Lines of data
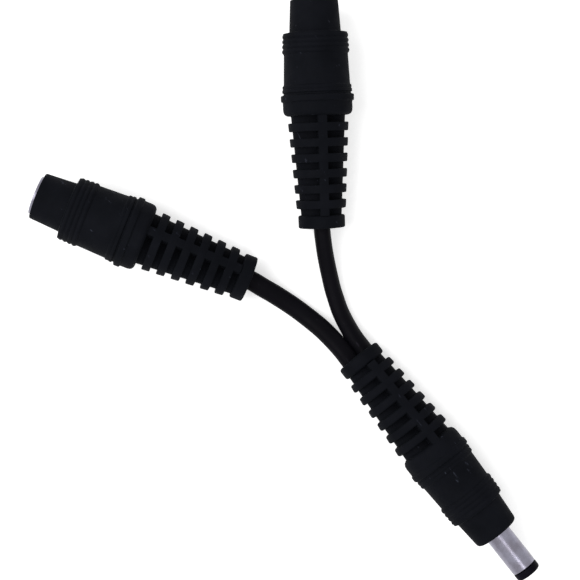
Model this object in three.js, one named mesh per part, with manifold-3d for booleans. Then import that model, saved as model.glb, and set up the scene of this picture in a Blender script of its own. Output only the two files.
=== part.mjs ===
// A splitter cable: one moulded barrel plug, two short leads and two moulded barrel sockets.
// Sizes are in millimetres and +Z is up. The origin is the middle of the table area under the part.
// Each connector is drawn in a frame of its own: y runs along its axis, from the cable mouth at 0
// to the mating end, x is across the pair of conductors and z goes through the relief's web.
import * as THREE from 'three';
import { mergeVertices } from 'three/addons/utils/BufferGeometryUtils.js';
import Module from 'manifold-3d';

const wasm = await Module();
wasm.setup();

// Clearances
const FIT = 0.2; // radial gap between pieces that slide into each other
const SEAT = 0.3; // gap along the axis between pieces that meet face to face
const OVERLAP = 1; // how far joined or cutting shapes run into each other
const WELD = 1e-4; // points closer than this are one point

// Sides of the round shapes
const BODY_SIDES = 24;
const RELIEF_SIDES = 20;
const INSERT_SIDES = 20;
const CORD_SIDES = 8;

// Leads
const LEAD_DIAMETER = 3.8;
const LEAD_BORE = 2.8;
const LEAD_PITCH = 3.84; // between the two leads, side by side in the plug
const WIRE_DIAMETER = 1.2;
const WIRE_PITCH = 1.36;
const LEAD_STEP = 4.8; // between the tube's rings
const WIRE_END = 29.6; // where the stripped wires end, from the cable mouth
const CHAMBER_START = 25.6; // where the lead hole opens into the solder chamber

// Strain relief, the same on all three mouldings
const COLLAR_LENGTH = 2.7;
const COLLAR_RADIUS = 4.95;
const COLLAR_ROUND = 0.3;
const RIB_COUNT = 6;
const RIB_WIDTH = 1.8;
const RIB_GAP = 1.44;
const RIB_ROUND = 0.22;
const RIB_RADIUS_AT_COLLAR = 5.15;
const RIB_RADIUS_AT_BODY = 6.47;
const CORE_WIDTH_AT_COLLAR = 8.64;
const CORE_WIDTH_AT_BODY = 11.48;
const CORE_HEIGHT_SHARE = 0.7; // the core is an ellipse, lower than it is wide
const WEB_WIDTH = 1.7;
const WEB_DROP = 0.08; // how far the web stays below the ribs' tops
const RIB_PITCH = RIB_WIDTH + RIB_GAP;
const RELIEF_LENGTH = COLLAR_LENGTH + RIB_GAP + RIB_COUNT * RIB_PITCH;

// Moulded bodies. Places along the axis are from the body's rear face.
const SOCKET_BODY = {
  capRadius: 7.32,
  rearCorner: 1.5,
  ringAt: 3.7,
  ringWidth: 1.5,
  ringRadius: 7.7,
  grooveRadius: 7.12,
  beadAt: 5.2,
  beadPitch: 0.8,
  beadRadius: 7.35,
  beadDrop: 0.1,
  barrelRadius: 6.98,
  barrelEndRadius: 6.72,
  gripAt: 13.45,
  gripPitch: 1.03,
  gripRadius: 7.05,
  gripDrop: 0.055,
  gripDepth: 0.22,
  noseRadius: 5.4,
  noseTipRadius: 5.0,
  noseCorner: 0.7,
  faceAt: 24.1,
};
const PLUG_BODY = {
  capRadius: 6.73,
  rearCorner: 1.9,
  ringAt: 4.2,
  ringWidth: 1.5,
  ringRadius: 7.02,
  grooveRadius: 6.66,
  beadAt: 5.57,
  beadPitch: 0.9,
  beadRadius: 6.75,
  beadDrop: 0.04,
  barrelRadius: 6.35,
  barrelEndRadius: 6.08,
  gripAt: 13.17,
  gripPitch: 1.06,
  gripRadius: 6.44,
  gripDrop: 0.05,
  gripDepth: 0.16,
  noseRadius: 5.45,
  noseTipRadius: 4.93,
  noseCorner: 0.9,
  faceAt: 23.6,
};
const RING_SLOPE = 0.25; // run of each sloping side of the big ring
const BEAD_COUNT = 2;
const BEAD_TOP = 0.2;
const BEAD_VALLEY = 0.5; // from a bead's middle to the valley on either side
const GRIP_COUNT = 4;
const GRIP_TOP = 0.34;
const SHOULDER_LENGTH = 0.55;
const CORNER_POINTS = 3;

// Plug insert
const SLEEVE_RADIUS = 2.75;
const SLEEVE_WALL = 0.45;
const SLEEVE_STANDS_OUT = 8.9;
const SLEEVE_FLANGE_RADIUS = 4.2;
const SLEEVE_FLANGE = 1.0;
const PLUG_BORE_LENGTH = 10.2; // the nose bore, from the face back to the solder chamber
const PLUG_CHAMBER_RADIUS = 4.6;
const TIP_LENGTH = 1.6;
const TIP_INNER_STEP = 0.53; // from the tip's rear to the step in its bore
const TIP_ROUND = 0.7;
const TIP_BORE_RADIUS = 1.3;
const BUSHING_WALL = 0.4;
const CONTACT_BORE_RADIUS = 1.25;
const CONTACT_TAIL_WIDTH = 1.6;
const CONTACT_TAIL_THICKNESS = 0.5;
const LUG_THICKNESS = 0.4;
const LUG_TAIL_WIDTH = 1.2;
const WASHER_RADIUS = 3.1;
const WASHER_THICKNESS = 1.0;
const TAIL_OVERLAP = 1.3; // how far a solder tail runs beside its wire

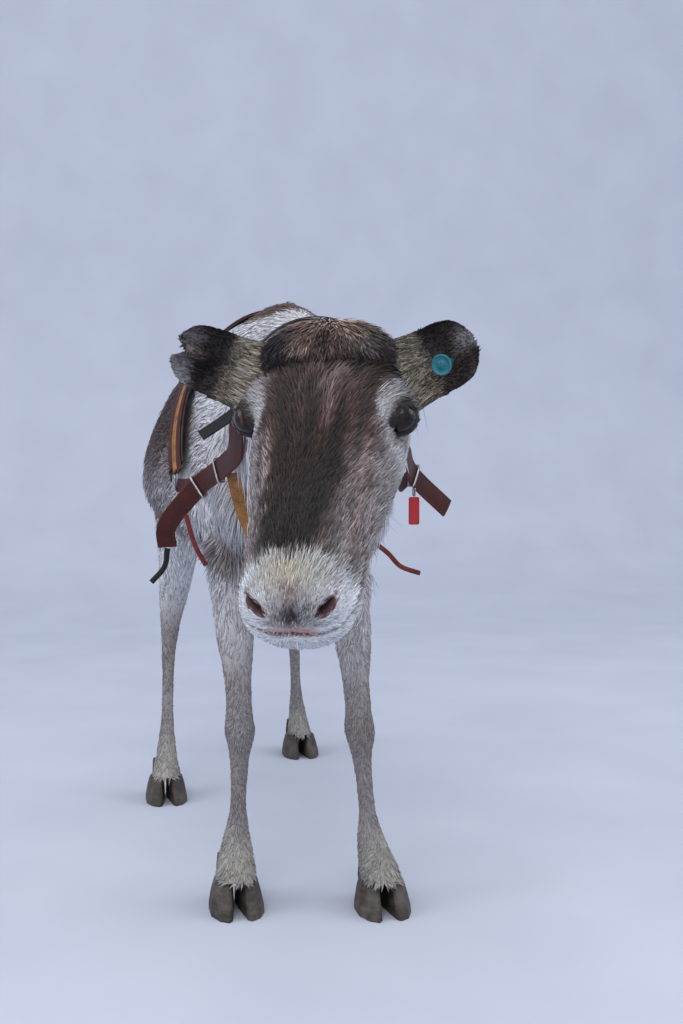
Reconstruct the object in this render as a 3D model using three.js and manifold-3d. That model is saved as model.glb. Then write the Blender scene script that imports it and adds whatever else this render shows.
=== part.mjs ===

§ **Given problem**
The answer should consist of the lines from the first line of the entries through the line with "const CORD_SIDES = 8;", copied exactly.

§ **Solution for this problem**
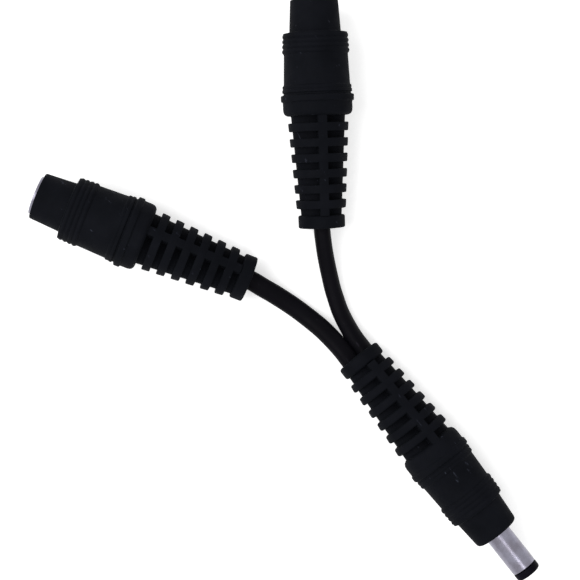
Model this object in three.js, one named mesh per part, with manifold-3d for booleans. Then import that model, saved as model.glb, and set up the scene of this picture in a Blender script of its own. Output only the two files.
=== part.mjs ===
// A splitter cable: one moulded barrel plug, two short leads and two moulded barrel sockets.
// Sizes are in millimetres and +Z is up. The origin is the middle of the table area under the part.
// Each connector is drawn in a frame of its own: y runs along its axis, from the cable mouth at 0
// to the mating end, x is across the pair of conductors and z goes through the relief's web.
import * as THREE from 'three';
import { mergeVertices } from 'three/addons/utils/BufferGeometryUtils.js';
import Module from 'manifold-3d';

const wasm = await Module();
wasm.setup();

// Clearances
const FIT = 0.2; // radial gap between pieces that slide into each other
const SEAT = 0.3; // gap along the axis between pieces that meet face to face
const OVERLAP = 1; // how far joined or cutting shapes run into each other
const WELD = 1e-4; // points closer than this are one point

// Sides of the round shapes
const BODY_SIDES = 24;
const RELIEF_SIDES = 20;
const INSERT_SIDES = 20;
const CORD_SIDES = 8;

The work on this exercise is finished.